Laurier Votes: Students’ Union By-Election

On Dec. 8, 2021, Laurier students will head to the polls to vote for three new members on  the Students’ Union’s Board of Directors. 

The initial date for students to vote was Oct. 5., to be open until Oct. 7. Since quorum was not met at the time, the voting date has been extended to Dec. 8. until 8:00 p.m. Once the minimum number of votes has been met, the election will cease.  

“An election allows for new voices and perspectives to contribute to the SU initiatives,” said  Ashley Ramdhan, deputy returning officer for the Brantford campus.  

By voting between the five potential candidates, students are able to express what issues matter  to them and decide how they want the Students’ Union to function. 

The Board of Directors’ primary duty is to oversee the Students’ Union President and CEO,  Pegah Jamalof, and ensure the Students’ Union works to promote student advocacy.  

Candidates are campaigning on a variety of promises, including mental health initiatives, clarity  between the Students’ Union and the student body, enhanced programming. 

Sam Bryant, candidate and fourth year Political Science major at the Waterloo campus, chose to  run in the election to better understand the inner workings of the Students’ Union, as well as help  other students understand too. Bryant believes that as an upper year student, his knowledge of the campus and greater  community make him suitable for the position. 

“If I am elected to represent the students at both Brantford and Waterloo, I will do my best to  survey and connect with Brantford students to address issues that need to be discussed,” said  Bryant. 

One of Bryant’s main goals is the promotion of mental health resources for students. 

“I feel that while there is attention drawn to mental health, there are still disconnects between the  students and the knowledge of how to access them and that’s something that needs to be  addressed,” he said. 


Additionally, Bryant feels that maintaining an awareness of sexual violence is critical to having a  safe campus for all students.  


Candidate Tyler Rolczewski, recent graduate from the Business Administration program and  current Psychology student at the Waterloo campus wants students to have a similar experience  to what he had at Laurier.  

Rolczewski listed increased opportunities for students in all programs and placed emphasis on  student wants and needs as some of his biggest goals. 

“I think it’s easy to lose sight of the people [the Board of Directors is] impacting,” said  Rolczewski. “I would help keep that always in mind and be the number one focus.” 

Rolczewski believes his empathy for the needs of Laurier students make him well suited towards  being on the Board of Directors. 

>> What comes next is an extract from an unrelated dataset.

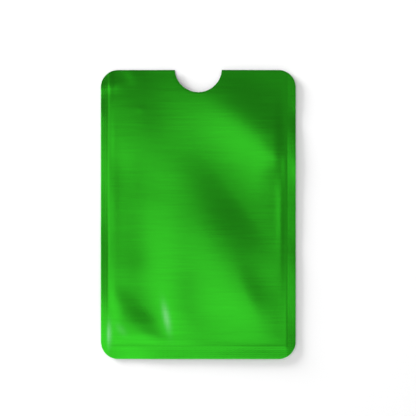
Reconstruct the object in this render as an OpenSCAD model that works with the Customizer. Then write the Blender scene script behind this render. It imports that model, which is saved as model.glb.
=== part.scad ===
/* [Card] */
// Width of the card that the sleeve is made for
card_w = 54; // [50:0.1:60]
// Length of the card
card_l = 85.6; // [80:0.1:95]
// Thickness of the card
card_t = 0.76; // [0.5:0.01:1.2]
// Free width between the card and each side seal
side_play = 0.9; // [0.5:0.1:2]
// Free length between the card and the closed end's seal
end_play = 0.9; // [0.5:0.1:3]
// Free height over the card along its edges
height_play = 0.14; // [0.05:0.01:0.6]

/* [Seals] */
// Width of the left side seal
left_seal_w = 2.4; // [1.8:0.1:3.5]
// Width of the right side seal
right_seal_w = 2.8; // [1.8:0.1:3.5]
// Width of the seal across the closed end
end_seal_w = 4; // [3:0.1:6]

/* [Outline] */
// Radius of the four cut corners
corner_r = 5.4; // [2:0.1:8]
// Radius of the half-round thumb notch
notch_r = 7.35; // [5:0.05:10]
// Height of the notch's centre above the mouth's edge
notch_rise = 0.4; // [0:0.1:1]

/* [Laminate] */
// Thickness of the green outer film
film_t = 0.05; // [0.03:0.01:0.1]
// Thickness of the aluminium shielding foil
foil_t = 0.03; // [0.02:0.01:0.06]
// Thickness of the heat-sealing inner film
liner_t = 0.07; // [0.04:0.01:0.12]
// Thickness of the melted bond between the two inner films
bond_t = 0.05; // [0.03:0.01:0.1]

/* [Pillow] */
// Distance from a seal over which the back panel sinks to its floor
tray_run = 2; // [1.5:0.1:4]
// Rise of the front panel's crown
crown = 0.25; // [0.1:0.05:1.5]
// Distance over which the crown grows from the closed end
closed_run = 30; // [12:1:50]
// Distance over which the crown sinks towards the mouth
mouth_run = 24; // [10:1:35]
// Share of the crown that is lost at the mouth
mouth_sink = 0.3; // [0:0.05:0.6]
// Distance from a seal within which the folds fade out
fold_fade = 4; // [3:0.5:8]

/* [Hidden] */

sleeve_w = left_seal_w + card_w + 2 * side_play + right_seal_w;
sleeve_l = end_seal_w + end_play + card_l;
left_x = -sleeve_w / 2 + left_seal_w;
right_x = sleeve_w / 2 - right_seal_w;
end_y = -sleeve_l / 2 + end_seal_w;
mouth_y = sleeve_l / 2;

// Share of its full depth that the back panel has at a distance d from the seam
function lift_off(d) = 1 - pow(1 - clamp01(d / tray_run), 3);

// The back panel sinks far enough for the card's edge
edge_gap = card_t + height_play;
seam_lift = (edge_gap - bond_t) / lift_off(min(side_play, end_play));

panel_t = film_t + foil_t + liner_t;
bond_z = seam_lift + panel_t;
front_z = bond_z + bond_t;

// Soft folds of the front panel: [x, y, heading, half length,
// half width on the left of the heading, half width on its right, height]
folds = [
  [17, 29, -42, 18, 8, 9, 0.7],
  [2, 36, -10, 16, 8, 18, 0.4],
  [14, 3, -53, 14, 14, 7, -0.5],
  [1, -6, -72, 18, 12, 14, 0.45],
  [-15, -6, -85, 22, 10, 8, -0.55],
  [-21.5, -34.5, -42, 10, 5, 6, 0.4],
  [-15, -30.5, -48, 9, 6, 4, -0.2],
  [15, -26, -70, 10, 5, 8, 0.4]
];

crown_power = 3;
grid_step = 3;
// The sheets' grids reach this far past the outline, and the die past their faces
rim = 0.5;
die_h = front_z + panel_t + crown + total([for (f = folds) max(0, f[6])]) + 2 * rim;

function clamp01(t) = min(1, max(0, t));
function ease(t) = let (c = clamp01(t)) c * c * (3 - 2 * c);
function total(list, i = 0) = i < len(list) ? list[i] + total(list, i + 1) : 0;

// Distance from the nearest seal, negative on a seal
function off_seam(x, y) = min(x - left_x, right_x - x, y - end_y);

function crown_across(x) = 1 - pow(abs(2 * clamp01((x - left_x) / (right_x - left_x)) - 1), crown_power);
function crown_along(y) = ease((y - end_y) / closed_run)
  * (1 - mouth_sink * ease((y - mouth_y + mouth_run) / mouth_run));

function fold_height(f, x, y) = let (dx = x - f[0], dy = y - f[1])
  let (along = (dx * cos(f[2]) + dy * sin(f[2])) / f[3])
  let (side = dy * cos(f[2]) - dx * sin(f[2]))
  let (across = side / (side > 0 ? f[4] : f[5]))
  f[6] * exp(-along * along - across * across);

// Height of the front panel's inner face
function front_face(x, y) = let (d = off_seam(x, y))
  front_z + crown * crown_across(x) * crown_along(y)
  + total([for (f = folds) fold_height(f, x, y)]) * ease(d / fold_fade);

// Height of the back panel's outer face, which lies flat inside the seams as a shallow tray
function back_face(x, y) = seam_lift * (1 - lift_off(off_seam(x, y)));

function reversed(list) = [for (i = [len(list) - 1 : -1 : 0]) list[i]];
function even_lines(from, to) = let (n = max(1, round((to - from) / grid_step)))
  [for (i = [1 : n - 1]) from + (to - from) * i / n];

// Grid lines from a seam inwards: the front bends over the folds' fade, the back over the tray's run
function front_lines(at, inwards) = [for (share = [0, 0.5, 1]) at + inwards * fold_fade * share];
function back_lines(at, inwards) = [for (share = [0, 0.2, 0.5, 1]) at + inwards * tray_run * share];

side_x = sleeve_w / 2 + rim;
side_y = sleeve_l / 2 + rim;
front_xs = concat([-side_x], front_lines(left_x, 1), even_lines(left_x + fold_fade, right_x - fold_fade),
                  reversed(front_lines(right_x, -1)), [side_x]);
front_ys = concat([-side_y], front_lines(end_y, 1), even_lines(end_y + fold_fade, side_y), [side_y]);
back_xs = concat([-side_x], back_lines(left_x, 1), reversed(back_lines(right_x, -1)), [side_x]);
back_ys = concat([-side_y], back_lines(end_y, 1), [side_y]);

// A sheet over grid lines xs and ys: heights[j][i] is the panel's face, and the
// sheet reaches from low to high above it
module sheet(xs, ys, heights, low, high) {
  nx = len(xs);
  ny = len(ys);
  // The quads' diagonals lean away from the middle, as the seams' corners do
  function lower(i, j) = j * nx + i;
  function upper(i, j) = nx * ny + lower(i, j);
  function leans(i) = xs[i] + xs[i + 1] > 0;
  function halves(a, b, c, d, lean) = lean ? [[a, b, d], [b, c, d]] : [[a, b, c], [a, c, d]];
  cells = [for (j = [0 : ny - 2]) for (i = [0 : nx - 2]) [i, j]];
  bottom = [for (c = cells) let (i = c[0], j = c[1])
    each halves(lower(i, j), lower(i + 1, j), lower(i + 1, j + 1), lower(i, j + 1), leans(i))];
  top = [for (c = cells) let (i = c[0], j = c[1])
    each [for (f = halves(upper(i, j), upper(i + 1, j), upper(i + 1, j + 1), upper(i, j + 1), leans(i))) reversed(f)]];
  ring = concat([for (i = [0 : nx - 2]) [i, 0]], [for (j = [0 : ny - 2]) [nx - 1, j]],
                [for (i = [nx - 1 : -1 : 1]) [i, ny - 1]], [for (j = [ny - 1 : -1 : 1]) [0, j]]);
  walls = [for (k = [0 : len(ring) - 1]) let (p = ring[k], q = ring[(k + 1) % len(ring)])
    [lower(q[0], q[1]), lower(p[0], p[1]), upper(p[0], p[1]), upper(q[0], q[1])]];
  points = [for (level = [low, high]) for (j = [0 : ny - 1]) for (i = [0 : nx - 1])
    [xs[i], ys[j], heights[j][i] + level]];
  polyhedron(points, concat(bottom, top, walls), convexity = 6);
}

front_heights = [for (y = front_ys) [for (x = front_xs) front_face(x, y)]];
back_heights = [for (y = back_ys) [for (x = back_xs) back_face(x, y)]];

module outline() {
  difference() {
    union() {
      square([sleeve_w - 2 * corner_r, sleeve_l], center = true);
      square([sleeve_w, sleeve_l - 2 * corner_r], center = true);
      for (sx = [-1, 1], sy = [-1, 1])
        translate([sx * (sleeve_w / 2 - corner_r), sy * (sleeve_l / 2 - corner_r)]) circle(corner_r, $fn = 96);
    }
    translate([0, mouth_y + notch_rise]) circle(notch_r, $fn = 128);
  }
}

module die_cut() {
  intersection() {
    children();
    translate([0, 0, -rim]) linear_extrude(die_h) outline();
  }
}

module front_layer(low, thickness) {
  die_cut() sheet(front_xs, front_ys, front_heights, low, low + thickness);
}

module back_layer(low, thickness) {
  die_cut() sheet(back_xs, back_ys, back_heights, low, low + thickness);
}

module front_outer_film() {
  color("limegreen") front_layer(liner_t + foil_t, film_t);
}

module front_shield_foil() {
  color("silver") front_layer(liner_t, foil_t);
}

module front_sealing_film() {
  color("gainsboro") front_layer(0, liner_t);
}

module back_outer_film() {
  color("limegreen") back_layer(0, film_t);
}

module back_shield_foil() {
  color("silver") back_layer(film_t, foil_t);
}

module back_sealing_film() {
  color("gainsboro") back_layer(film_t + foil_t, liner_t);
}

// The melted bond inside a rectangle of the outline
module heat_seal(from, to) {
  color("white") translate([0, 0, bond_z]) linear_extrude(bond_t) intersection() {
    outline();
    translate(from) square(to - from);
  }
}

module left_heat_seal() {
  heat_seal([-side_x, -side_y], [left_x, side_y]);
}

module right_heat_seal() {
  heat_seal([right_x, -side_y], [side_x, side_y]);
}

module end_heat_seal() {
  heat_seal([left_x, -side_y], [right_x, end_y]);
}

front_outer_film();
front_shield_foil();
front_sealing_film();
back_outer_film();
back_shield_foil();
back_sealing_film();
left_heat_seal();
right_heat_seal();
end_heat_seal();
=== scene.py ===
"""Looks of a heat-sealed foil card sleeve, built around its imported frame."""

import math

import bmesh
import bpy
import numpy as np
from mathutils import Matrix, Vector


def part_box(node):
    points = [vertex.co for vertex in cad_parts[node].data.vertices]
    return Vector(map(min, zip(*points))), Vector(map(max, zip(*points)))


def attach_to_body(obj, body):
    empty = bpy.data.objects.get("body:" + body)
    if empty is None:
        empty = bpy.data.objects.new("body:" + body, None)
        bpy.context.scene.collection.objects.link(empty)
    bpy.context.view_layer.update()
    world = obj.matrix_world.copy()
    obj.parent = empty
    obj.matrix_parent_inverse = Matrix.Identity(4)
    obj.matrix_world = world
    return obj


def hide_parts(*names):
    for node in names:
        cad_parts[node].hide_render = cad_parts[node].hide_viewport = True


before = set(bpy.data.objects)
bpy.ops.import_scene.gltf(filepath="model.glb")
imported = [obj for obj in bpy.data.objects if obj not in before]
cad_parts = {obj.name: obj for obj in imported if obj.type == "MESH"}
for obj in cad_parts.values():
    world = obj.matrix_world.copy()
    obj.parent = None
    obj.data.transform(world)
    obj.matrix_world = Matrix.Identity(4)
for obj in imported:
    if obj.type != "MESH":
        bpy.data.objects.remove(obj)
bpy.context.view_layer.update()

bl_info = {
    "name": "Foil Card Sleeve",
    "version": (1, 0, 0),
    "blender": (4, 5, 0),
    "location": "View3D > Sidebar > Card Sleeve",
    "description": "Models the laminate panels, seals and finish of a foil card sleeve",
    "category": "Object",
}

MM = 0.001

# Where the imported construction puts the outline, the seams and the layers
SHEET_LOW, SHEET_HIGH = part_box("front_outer_film")
LEFT_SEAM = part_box("left_heat_seal")[1].x
RIGHT_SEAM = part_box("right_heat_seal")[0].x
END_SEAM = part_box("end_heat_seal")[1].y
BOND_LOW, BOND_HIGH = (corner.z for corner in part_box("end_heat_seal"))
MOUTH = SHEET_HIGH.y
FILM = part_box("back_shield_foil")[0].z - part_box("back_outer_film")[0].z
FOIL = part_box("back_sealing_film")[0].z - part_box("back_shield_foil")[0].z
LINER = BOND_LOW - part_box("back_shield_foil")[1].z
PANEL = FILM + FOIL + LINER
SEAM_LIFT = BOND_LOW - PANEL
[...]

Nicholas Lafarciola, third year Business Administration student is also running for a position on  the Board. Lafarciola claims his experience and involvement on the Waterloo campus makes him  a qualified candidate. 

Lafarciola’s decision to run was motivated by a want to get more involved in helping Laurier  students and allowing students to have power within the Student’s Union. 

Lafarciola defines his campaign by two promises: transparency and alignment. Lafarciola values  transparency to allow Laurier students insight over what the Board of Directors is doing for  Laurier students. Alignment is part of his promise to ensure the Board of Directors is working in  accordance with the wishes of students.  

Blake Phillips, second year Business Administration and Computer Science student, is also a candidate for the Board of Directors. 

He shares on the Students’ Unions website that if he gets elected, his goals are to address sexual violence and safety on campus, the promotion of mental health resources for students, and improving transparency between the Students’ Union and the greater Laurier community.

Second year Angeline Redford at the Waterloo campus would also like a spot on the Board.

She wants to prioritize boosting student involvement for those both in-person and online, as per her platform on the Students’ Union website. She hopes that by doing this, she can make students’ experiences at Laurier more memorable, in spite of a global pandemic. 

The by-election provides an important opportunity for students to vote to make their voices heard. 


Since the Students’ Union and by extension the Board of Directors have a strong impact on  the university experience of all Laurier students, it is important for students to speak their minds.  

“Make sure you get out and make sure you get your voice heard, because it really does matter,”  said Lafarciola.